**REQUIRED TASK:**
Using the data below, return the stretch from the line that contains "m = len(rings);" through the line that contains "from math import", both included, exactly as it stands and nothing beyond it.

**RAW DATA:**
## start
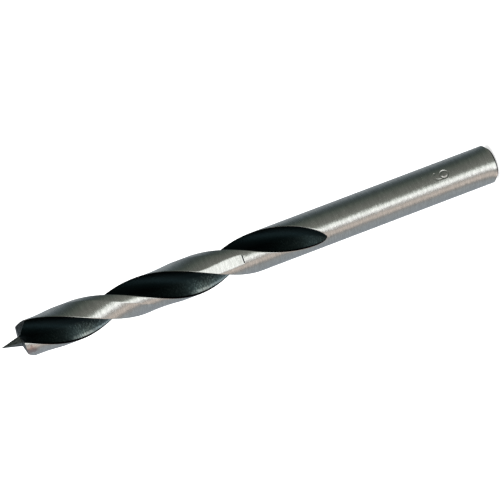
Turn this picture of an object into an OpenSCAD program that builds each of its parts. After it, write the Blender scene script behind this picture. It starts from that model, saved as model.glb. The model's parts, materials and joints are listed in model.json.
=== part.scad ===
// Wood drill bit, ground from one round steel bar.
// The bit stands on the end of its shank, and +Z runs along its axis to the spur.

/* [Overall] */
// Cutting diameter, over the margins
bit_d = 9; // [6:0.5:14]
// Length from the shank's end to the tip of the spur
total_l = 121; // [105:1:150]

/* [Shank] */
// Diameter of the round shank
shank_d = 9; // [6:0.5:14]
// Width of the bevel round the shank's end, along the axis and across it
shank_chamfer = 1.25; // [0.2:0.05:2]

/* [Flutes] */
// Length from the tip of the spur to where the flutes run out
flute_l = 77.5; // [65:0.5:95]
// Part of that length over which the cutter lifts out
runout_l = 17; // [8:0.5:30]
// Length in which a flute goes once round the bit
flute_lead = 57.5; // [40:0.5:90]
// Distance between the straight walls of the two flutes, across the axis
web_t = 2.2; // [1.4:0.1:3]
// Distance from the axis at which a straight wall starts to curve
wall_foot = 1; // [0.4:0.1:1.8]
// Angle between the two edges of a flute
flute_angle = 96; // [85:1:105]
// Direction in which the cutter lifts, from the line of the lip
lift_angle = 95; // [80:1:105]

/* [Lands] */
// Angle taken by the full-diameter margin behind a leading edge
margin_angle = 23; // [18:1:40]
// Depth to which the relieved land falls from the margin to the heel
relief_depth = 0.25; // [0.05:0.05:0.5]
// Extra depth at the middle of the relieved land, which is ground flatter
relief_hollow = 0.2; // [0:0.01:0.25]
// Length from the tip of the spur to the step where the relief ends
relief_l = 57.6; // [30:0.1:64]

/* [Point] */
// Height of the spur above its root
spur_l = 4.7; // [2:0.1:7]
// Width of the spur at its root, over two of its corners
spur_w = 2.6; // [1.2:0.05:3]
// Slope of a lip, from the spur's root down to the outer corner
lip_slope = 3; // [0:0.5:15]
// Clearance angle of the ground end behind a lip
clearance = 2; // [1:0.5:12]
// Distance behind a lip, beside the spur, of the ridge where the heel's gash starts
heel_start = 2.2; // [1:0.1:3]
// Angle between a lip and that ridge
ridge_angle = 16; // [0:1:25]
// Depth of the gash at the heel
heel_drop = 1.9; // [0:0.05:3]

/* [Hidden] */

steel = [0.62, 0.62, 0.63];
r_bit = bit_d / 2;
r_shank = shank_d / 2;
r_relief = r_bit - relief_depth;

// Heights from the shank's end
z_root = total_l - spur_l;
z_flute_end = total_l - flute_l;
z_full_depth = z_flute_end + runout_l;
z_relief_end = total_l - relief_l;

// Length of the slope in which the relief ends at its step
step_l = 0.25;
// Height of the first ring in the run-out above the end of the flutes
first_l = 0.12;
// Length left below the ground end for the last ring of the flutes
last_l = 0.3;
// Least share of a flute's wall that its straight part takes in the mesh
least_wall = 0.12;
// Play by which the fluted bar stays inside the edge of the shank's face
seat_play = 0.01;

// Flat strips in half a section: the flute's straight wall, its curved wall before and
// after the line square to the lip, the relieved land, and the margin behind and ahead
// of the line of the lip
n_wall = 4;
n_curve = 4;
n_rise = 8;
n_relief = 8;
n_back = 2;
n_front = 2;
// Rings along the run-out, along the flutes, up to the ground end and across it
n_runout = 16;
n_flute = 46;
n_up = 3;
n_across = 9;

// In a section the lip of the first land lies along +X, half a web above the axis
lip_y = web_t / 2;
lead_angle = asin(lip_y / r_bit);
heel_angle = lead_angle + flute_angle;
heel_at = polar(r_relief, heel_angle);
wall_rise = heel_at[1] - lip_y;
// Radius of the arc that leaves the straight wall at its foot and ends in the heel
curve_r = (pow(wall_foot - heel_at[0], 2) + pow(wall_rise, 2)) / (2 * wall_rise);
curve_centre = [wall_foot, lip_y + curve_r];
// The cutter's lift at the end of the run-out, where it has just left the bar
lift_dir = polar(1, lift_angle);
lift_along = curve_centre * lift_dir;
lift_full = sqrt(pow(lift_along, 2) - pow(norm(curve_centre), 2) + pow(r_bit + curve_r, 2))
    - lift_along;
cutter_r = (pow(runout_l, 2) + pow(lift_full, 2)) / (2 * lift_full);
// Turns along the curved wall from its foot: to the line square to the lip, and to the heel
cross_turn = asin(wall_foot / curve_r);
heel_turn = curve_turn(curve_centre, r_relief, 1);
// Distances of a heel behind the line of its lip and behind the ridge of its gash
heel_behind = lip_y - r_relief * sin(heel_angle - 180);
heel_past = past_ridge(-heel_at);
spur_r = spur_w / 2;

function polar(r, a) = [r * cos(a), r * sin(a)];
function turned(p, a) = [p[0] * cos(a) - p[1] * sin(a), p[0] * sin(a) + p[1] * cos(a)];
function twist(z) = 360 * (z - z_root) / flute_lead;
function arc_length(r, turn) = r * turn * PI / 180;

// How far the cutter has lifted at a height: it leaves along an arc of its own radius
function lift(z) =
    let (back = max(0, min(runout_l, z_full_depth - z)))
    cutter_r - sqrt(pow(cutter_r, 2) - pow(back, 2));

// Turn along the curved wall at which it crosses a circle of radius r round the axis
function curve_turn(centre, r, side) =
    let (far = norm(centre),
         half_open = acos((r * r + far * far - curve_r * curve_r) / (2 * r * far)),
         p = centre - polar(r, atan2(centre[1], centre[0]) + side * half_open))
    atan2(p[0], p[1]);

function curve_point(centre, turn) = centre - curve_r * [sin(turn), cos(turn)];

// Radius of a land at a share of its relieved width, from 0 at the margin to 1 at the heel
function land_r(share, relieved) =
    relieved ? r_bit - relief_depth * share - relief_hollow * 4 * share * (1 - share) : r_bit;

// Half a section: the flute from a leading edge to the next heel, then the land behind it
function half_section(z, relieved) =
    let (centre = curve_centre + lift(z) * lift_dir,
         foot = [wall_foot, lip_y] + lift(z) * lift_dir,
         has_wall = norm(foot) < r_bit,
         turn_a = has_wall ? 0 : curve_turn(centre, r_bit, -1),
         turn_b = curve_turn(centre, land_r(1, relieved), 1),
         corner = has_wall ? [sqrt(pow(r_bit, 2) - pow(foot[1], 2)), foot[1]]
             : curve_point(centre, turn_a),
         wall_l = has_wall ? corner[0] - foot[0] : 0,
         curve_l = arc_length(curve_r, turn_b - turn_a),
         wall_end = max(wall_l, least_wall * (wall_l + curve_l)),
         cross = wall_end + (wall_l + curve_l - wall_end) * cross_turn / heel_turn,
         edge = atan2(corner[1], corner[0]),
         heel = curve_point(centre, turn_b),
         heel_a = atan2(heel[1], heel[0]),
         margin_a = 180 + edge - margin_angle,
         lip_a = 180 + edge - lead_angle,
         way = concat([for (i = [0:n_wall - 1]) wall_end * i / n_wall],
             [for (i = [0:n_curve - 1]) wall_end + (cross - wall_end) * i / n_curve],
             [for (i = [0:n_rise - 1]) cross + (wall_l + curve_l - cross) * i / n_rise]))
    concat(
        [for (s = way) s < wall_l ? corner - [s, 0]
            : curve_point(centre, turn_a + (s - wall_l) / arc_length(curve_r, 1))],
        [for (i = [0:n_relief - 1])
            polar(land_r(1 - i / n_relief, relieved), heel_a + (margin_a - heel_a) * i / n_relief)],
        [for (i = [0:n_back - 1]) polar(r_bit, margin_a + (lip_a - margin_a) * i / n_back)],
        [for (i = [0:n_front - 1]) polar(r_bit, lip_a + lead_angle * i / n_front)]);

// A whole section is the half section and the same turned by half a turn
function section(z, relieved) =
    let (half = half_section(z, relieved))
    concat(half, -half);

function placed(p, z, share = 1) = concat(turned(p, share * twist(z)), z);
function ring(z) = [for (p = section(z, z > z_relief_end)) placed(p, z)];

// How far a point on the first land's side lies past the ridge of the gash
function past_ridge(q) =
    max(0, lip_y - q[1] - heel_start - tan(ridge_angle) * q[0]) * cos(ridge_angle);

// Height of the ground end at a point of the section, from its distances behind its own
// lip, out from the spur and past the ridge
function end_z(p) =
    let (q = p[0] < 0 ? -p : p,
         behind = max(0, lip_y - q[1]),
         left = 1 - min(1, past_ridge(q) / heel_past))
    z_root - tan(clearance) * behind - tan(lip_slope) * max(0, norm(p) - spur_r)
        - heel_drop * (1 - pow(left, 2));

function spur_z(p) = total_l - spur_l * (abs(p[0]) + abs(p[1])) / spur_r;

// The spur's root on the line from the axis to a point of the section, closed in on by halving
function root_share(p, low = 0, high = 1, n = 14) =
    n == 0 ? (low + high) / 2 :
    let (mid = (low + high) / 2)
    spur_z(mid * p) > end_z(mid * p) ? root_share(p, mid, high, n - 1)
        : root_share(p, low, mid, n - 1);

// Heights of the rings, from the end of the flutes to just under the ground end
z_last = z_root - last_l - heel_drop - tan(clearance) * heel_behind - tan(lip_slope) * r_bit;
even_z = concat(
    [for (i = [0:n_runout - 1])
        z_flute_end + first_l + (runout_l - first_l) * pow(i / n_runout, 1.5)],
    [for (i = [0:n_flute]) z_full_depth + (z_last - z_full_depth) * i / n_flute]);
ring_z = concat(
    [for (z = even_z) if (z < z_relief_end - step_l) z],
    [z_relief_end, z_relief_end + step_l],
    [for (z = even_z) if (z > z_relief_end + 2 * step_l) z]);

module fluted_bar() {
    seat_r = min(r_bit, r_shank - seat_play);
    top = section(z_root, true);
    top_z = [for (p = top) max(end_z(p), spur_z(p))];
    root = [for (p = top) spur_z(p) > end_z(p) ? p : root_share(p) * p];
    // The bar starts in a round seat on the shank's face, then follows the sections
    rings = concat(
        [[for (p = ring(ring_z[0])) concat(polar(seat_r, atan2(p[1], p[0])), z_flute_end)]],
        [for (z = ring_z) ring(z)],
        [for (j = [1:n_up])
            [for (k = [0:len(top) - 1]) placed(top[k], z_last + (top_z[k] - z_last) * j / n_up)]],
        [for (j = [1:n_across])
            [for (k = [0:len(top) - 1])
                let (p = top[k] + (root[k] - top[k]) * j / n_across)
                placed(p, max(end_z(p), spur_z(p)), 1 - j / n_across)]]);
    n = len(top);
    m = len(rings);
    points = concat([for (r = rings) each r], [[0, 0, z_flute_end], [0, 0, total_l]]);
    faces = concat(
        [for (i = [0:m - 2]) for (k = [0:n - 1]) each
            let (a = i * n + k, b = i * n + (k + 1) % n)
            [[a, b + n, b], [a, a + n, b + n]]],
        [for (k = [0:n - 1]) [k, (k + 1) % n, m * n]],
        [for (k = [0:n - 1]) [(m - 1) * n + (k + 1) % n, (m - 1) * n + k, m * n + 1]]);
    polyhedron(points, faces);
}

module shank() {
    $fn = 96;
    cylinder(h = shank_chamfer, r1 = r_shank - shank_chamfer, r2 = r_shank);
    translate([0, 0, shank_chamfer])
        cylinder(h = z_flute_end - shank_chamfer, r = r_shank);
}

module drill_bit() {
    color(steel) {
        fluted_bar();
        shank();
    }
}

drill_bit();
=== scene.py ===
# %% [markdown]
# # A wood drill bit, ground from one steel bar
#
# A brad-point bit is a single piece of tool steel. Its shank is a plain round, its two
# flutes are helical grooves that keep a skin of black oxide, and its lands and shank were
# ground bright afterwards. So the lesson has one piece with three finishes, and most of
# its look comes from how bright steel shows its surroundings.
#
# The CAD model is the frame: one node, `drill_bit`, which stands on the end of its shank
# with +Z up to the tip of the spur.

# %% Load the frame
import json
from cmath import phase, rect
from math import acos, asin, atan2, cos, exp, hypot, pi, radians, sqrt, tan

import bpy
from mathutils import Matrix, Vector


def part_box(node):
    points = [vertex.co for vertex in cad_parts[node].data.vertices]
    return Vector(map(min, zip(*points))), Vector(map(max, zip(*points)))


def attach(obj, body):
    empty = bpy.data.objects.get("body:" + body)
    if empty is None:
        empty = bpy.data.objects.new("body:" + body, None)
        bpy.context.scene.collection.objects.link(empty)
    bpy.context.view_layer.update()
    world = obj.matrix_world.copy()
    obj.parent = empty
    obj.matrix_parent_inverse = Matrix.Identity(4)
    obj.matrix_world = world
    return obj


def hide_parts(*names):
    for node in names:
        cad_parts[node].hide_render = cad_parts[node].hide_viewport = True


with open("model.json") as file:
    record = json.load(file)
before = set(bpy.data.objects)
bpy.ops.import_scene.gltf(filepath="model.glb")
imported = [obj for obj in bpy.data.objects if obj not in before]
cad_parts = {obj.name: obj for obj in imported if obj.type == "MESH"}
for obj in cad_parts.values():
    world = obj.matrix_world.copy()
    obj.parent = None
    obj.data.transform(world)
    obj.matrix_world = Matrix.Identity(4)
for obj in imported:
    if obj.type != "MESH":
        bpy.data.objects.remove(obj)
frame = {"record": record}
bpy.ops.object.select_all(action="DESELECT")
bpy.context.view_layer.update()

# %% [markdown]
# ## The camera
#
# The bit lies aslant in the picture although it stands upright in the frame, so the
# camera is rolled on its side. It stands a long way off with a long lens: the far end of
# the bit is hardly smaller than the near one. Its place is given the way a photographer
# would say it: how far round the bit, how far off, how high, how far it looks down, and
# how far it is rolled.

# %% Camera
MM = 0.001
CAMERA_AZIMUTH = radians(21.59)
CAMERA_DISTANCE = 661.3 * MM
CAMERA_ASIDE = 0.85 * MM
CAMERA_HEIGHT = 200.6 * MM
CAMERA_TILT = radians(11.97)
CAMERA_ROLL = radians(-110.75)
SENSOR_W = 36
LENS = 216
CLIP_END = 20

bpy.ops.object.camera_add()
camera = bpy.context.object
camera.name = "camera"
camera.data.sensor_width = SENSOR_W
camera.data.lens = LENS
camera.data.clip_end = CLIP_END
spot = rect(CAMERA_DISTANCE, CAMERA_AZIMUTH) + rect(CAMERA_ASIDE, CAMERA_AZIMUTH + pi / 2)
turn = (
    Matrix.Rotation(CAMERA_AZIMUTH + pi / 2, 4, "Z")
    @ Matrix.Rotation(pi / 2 - CAMERA_TILT, 4, "X")
    @ Matrix.Rotation(CAMERA_ROLL, 4, "Z")
)
camera.matrix_world = Matrix.Translation((spot.real, spot.imag, CAMERA_HEIGHT)) @ turn
bpy.context.scene.camera = camera
print("camera at", [round(c / MM, 1) for c in camera.matrix_world.translation], "mm")

# %% [markdown]
# ## Writing materials as sums
#
# A material is a sheet of nodes. Linking Math nodes by hand is slow to read, so a small
# class wraps a node's output and gives it Python's operators: `1 - mask` then adds the
# Math node that does it. `Sheet.node` adds any other node, with its settings first and
# the values or links of its sockets after them.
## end
**WORKED ANSWER:**
    m = len(rings);
    points = concat([for (r = rings) each r], [[0, 0, z_flute_end], [0, 0, total_l]]);
    faces = concat(
        [for (i = [0:m - 2]) for (k = [0:n - 1]) each
            let (a = i * n + k, b = i * n + (k + 1) % n)
            [[a, b + n, b], [a, a + n, b + n]]],
        [for (k = [0:n - 1]) [k, (k + 1) % n, m * n]],
        [for (k = [0:n - 1]) [(m - 1) * n + (k + 1) % n, (m - 1) * n + k, m * n + 1]]);
    polyhedron(points, faces);
}

module shank() {
    $fn = 96;
    cylinder(h = shank_chamfer, r1 = r_shank - shank_chamfer, r2 = r_shank);
    translate([0, 0, shank_chamfer])
        cylinder(h = z_flute_end - shank_chamfer, r = r_shank);
}

module drill_bit() {
    color(steel) {
        fluted_bar();
        shank();
    }
}

drill_bit();
=== scene.py ===
# %% [markdown]
# # A wood drill bit, ground from one steel bar
#
# A brad-point bit is a single piece of tool steel. Its shank is a plain round, its two
# flutes are helical grooves that keep a skin of black oxide, and its lands and shank were
# ground bright afterwards. So the lesson has one piece with three finishes, and most of
# its look comes from how bright steel shows its surroundings.
#
# The CAD model is the frame: one node, `drill_bit`, which stands on the end of its shank
# with +Z up to the tip of the spur.

# %% Load the frame
import json
from cmath import phase, rect
from math import acos, asin, atan2, cos, exp, hypot, pi, radians, sqrt, tan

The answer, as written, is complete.